Wednesday 30 December 2020

Labour to embrace Tory alternative reality

 

According to Labour’s leader Keir Starmer, voting for Boris Johnson’s Brexit deal will bring closure to the whole EU debate in the UK, marking the end of divisions both within the Labour Party and in the population at large. It’s straight out of the Johnson / Trump playbook, but stating as fact something that is plainly not true doesn’t make it fact for them, and it won’t work for Starmer either. As noted yesterday, there isn’t an easily identified and objectively ‘right’ way to vote on the deal being presented to parliament today (although there are plenty of wrong, or at least misleading, ways of justifying the decision taken), but even if there were, the issue would be far from closed.

It is entirely understandable that Starmer would seek to avoid the question of the UK’s relationship with the EU being a major issue in the 2024 election, but equally impossible that he can control that. In the first place, the deal that has been agreed is, at best, half-baked – there are many loose ends around which negotiations will continue for the rest of this decade. Then there is the five-and-a-half-year deal on fisheries which will require substantial renegotiation in the coming years, and where failure to agree could undermine the whole deal. Then there are the inevitable and pre-announced attempts by the current UK government to backtrack on regulatory alignment which are likely to lead to running battles over the terms of trade. Johnson needs a villain, and the idea that the EU will cease filling that role for his government in order to allow Labour to move away from the issue is fantasy. There is also the impact of Brexit on the future cohesion of the UK – that isn’t going away any time soon. And finally, for any party which claims that its aim is to improve the lives of the people of the UK (and I think Labour still makes that claim, although it’s sometimes hard to be certain), there are a whole host of ways in which the future relationship with the EU could and should be improved – is Labour really planning to offer no view on any of that?

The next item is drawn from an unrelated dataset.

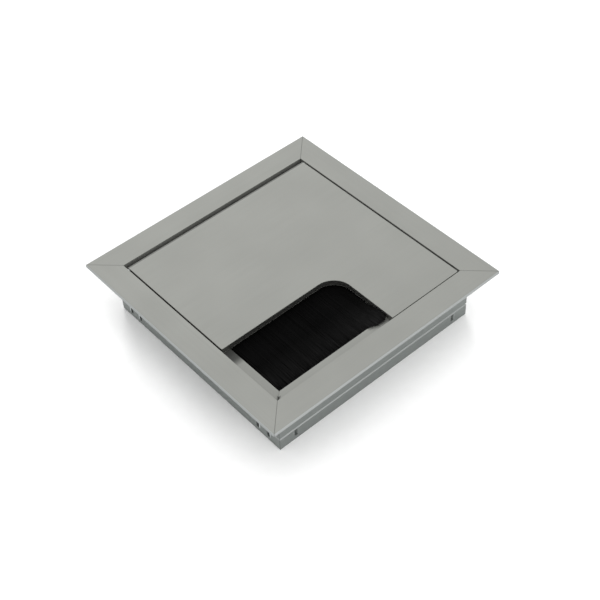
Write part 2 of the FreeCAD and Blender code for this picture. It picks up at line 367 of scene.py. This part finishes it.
    def on_ledge(self, tree: Tree, axes: Sequence[Socket], recess: Node) -> Node:
        """Paints even shade on the ledge, and the painted shadow of the lid's corner as a dark wedge on the
        left.

        Args:
            tree: the material's node tree.
            axes: the places along X, Y and Z.
            recess: the mask of the ledge.

        Returns:
            The node that gives the share of painted shade.
        """
        # The painted shadow of the lid's corner: a dark wedge on the left ledge.
        wedge = add_node(tree, REMAP, SMOOTH, {
            "Value": axes[1], "From Min": self.wedge_front[0], "From Max": self.wedge_front[1],
            "To Min": 0.0, "To Max": self.wedge_painted_shadow})
        fade = add_node(tree, REMAP, SMOOTH, {
            "Value": axes[1], "From Min": self.wedge_back[0], "From Max": self.wedge_back[1],
            "To Min": 1.0, "To Max": 0.0})
        wedge = add_node(tree, MATH, {"operation": "MULTIPLY"}, {0: wedge, 1: fade})
        on_left = add_node(tree, MATH, {"operation": "LESS_THAN"}, {0: axes[0], 1: 0.0})
        wedge = add_node(tree, MATH, {"operation": "MULTIPLY"}, {0: wedge, 1: on_left})
        # Even painted shade on the rest of the ledge.
        grime_and_painted_shade = add_node(tree, MATH, {"operation": "MAXIMUM"}, {0: wedge, 1: self.recess_painted_shade})
        return add_node(tree, MATH, {"operation": "MULTIPLY"}, {0: recess, 1: grime_and_painted_shade})

    def in_mitre(self, tree: Tree, across: list[Node], reach: Node, recess: Node) -> tuple[Node, Node]:
        """Gives the mitre its thin dark line, and the wider one on its burr.

        Args:
            tree: the material's node tree.
            across: the distances from the middle along X and along Y.
            reach: the larger of the two.
            recess: the mask of the ledge.

        Returns:
            The nodes that give the two shares of darkening.
        """
        off = add_node(tree, MATH, {"operation": "SUBTRACT"}, {0: across[0], 1: across[1]})
        off = add_node(tree, MATH, {"operation": "ABSOLUTE"}, {0: off})
        mitre = add_node(tree, REMAP, inputs={
            "Value": off, "From Min": 0.0, "From Max": self.mitre_half_width,
            "To Min": self.mitre_dirt, "To Max": 0.0})
        burr = add_node(tree, REMAP, inputs={
            "Value": off, "From Min": 0.0, "From Max": self.burr_half_width,
            "To Min": self.burr_dirt, "To Max": 0.0})
        burr = add_node(tree, MATH, {"operation": "MULTIPLY"}, {0: burr, 1: recess})
        outer = add_node(tree, MATH, {"operation": "GREATER_THAN"}, {0: reach, 1: self.burr_from})
        burr = add_node(tree, MATH, {"operation": "MULTIPLY"}, {0: burr, 1: outer})
        return mitre, burr

    def crimped(self, tree: Tree, across: list[Node], height: Socket) -> tuple[Node, Node]:
        """Masks the crimps near both ends of the bar, and the scrape that the punch left beside each.

        Args:
            tree: the material's node tree.
            across: the distances from the middle along X and along Y.
            height: the height on the object.

        Returns:
            The nodes that give the two masks.
        """
        middle, half = (self.crimp_low + self.crimp_high) / 2, (self.crimp_high - self.crimp_low) / 2
        off = add_node(tree, MATH, {"operation": "SUBTRACT"}, {0: height, 1: middle})
        off = add_node(tree, MATH, {"operation": "ABSOLUTE"}, {0: off})
        level = add_node(tree, REMAP, SMOOTH, {
            "Value": off, "From Min": self.crimp_core * half, "From Max": half, "To Min": 1.0, "To Max": 0.0})
        on_wall = add_node(tree, MATH, {"operation": "GREATER_THAN"}, {
            0: across[1 - self.along.value], 1: self.crimp_wall})
        wall = add_node(tree, MATH, {"operation": "MULTIPLY"}, {0: level, 1: on_wall})
        lengthways = across[self.along.value]
        dents, scrapes = [], []
        for crimp in self.crimps:
            off = add_node(tree, MATH, {"operation": "SUBTRACT"}, {0: lengthways, 1: crimp})
            off = add_node(tree, MATH, {"operation": "ABSOLUTE"}, {0: off})
            dents.append(add_node(tree, REMAP, SMOOTH, {
                "Value": off, "From Min": self.crimp_core * self.crimp_half_width,
                "From Max": self.crimp_half_width, "To Min": 1.0, "To Max": 0.0}))
            scrapes.append(add_node(tree, MATH, {"operation": "COMPARE"}, {
                0: lengthways, 1: crimp + self.scrape_offset, 2: self.scrape_half_width}))
        masks = []
        for marks in (dents, scrapes):
            mask = marks[0]
            for other in marks[1:]:
                mask = add_node(tree, MATH, {"operation": "MAXIMUM"}, {0: mask, 1: other})
            masks.append(add_node(tree, MATH, {"operation": "MULTIPLY"}, {0: wall, 1: mask}))
        return masks[0], masks[1]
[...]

Above all, there is the obvious and looming reality that an isolated UK on the fringes of the world’s largest and most successful trading block will perform less well in the decades to come than it could as a member. Going back to the 1960s, this was, ultimately, the reason for the UK’s accession to the Common Market in the first place. The biggest differences between now and then are that the EU now is bigger, more successful, and more integrated as a market than it was then, and that the alternative model (strengthening EFTA) which many of us supported at that time is no longer available. The idea that the ongoing relationship with that market can be set in stone today, for a decade or more, by a thin and inadequate deal which closes off future debate is a fantasy – and a dangerous one at that.

The Brexit myth was and still is that a small offshore country can deregulate business and individuals and still be allowed to compete on equal terms, with trade determined solely on price in accordance with a simplistic textbook view of economics. It’s almost understandable why a bunch of people who know more about financial manipulation and speculation than real industry and business might think that can work, but it’s a lot harder to see why the Labour Party are so keen to embrace the same alternative reality. Starmer is about to set the terms of his own failure.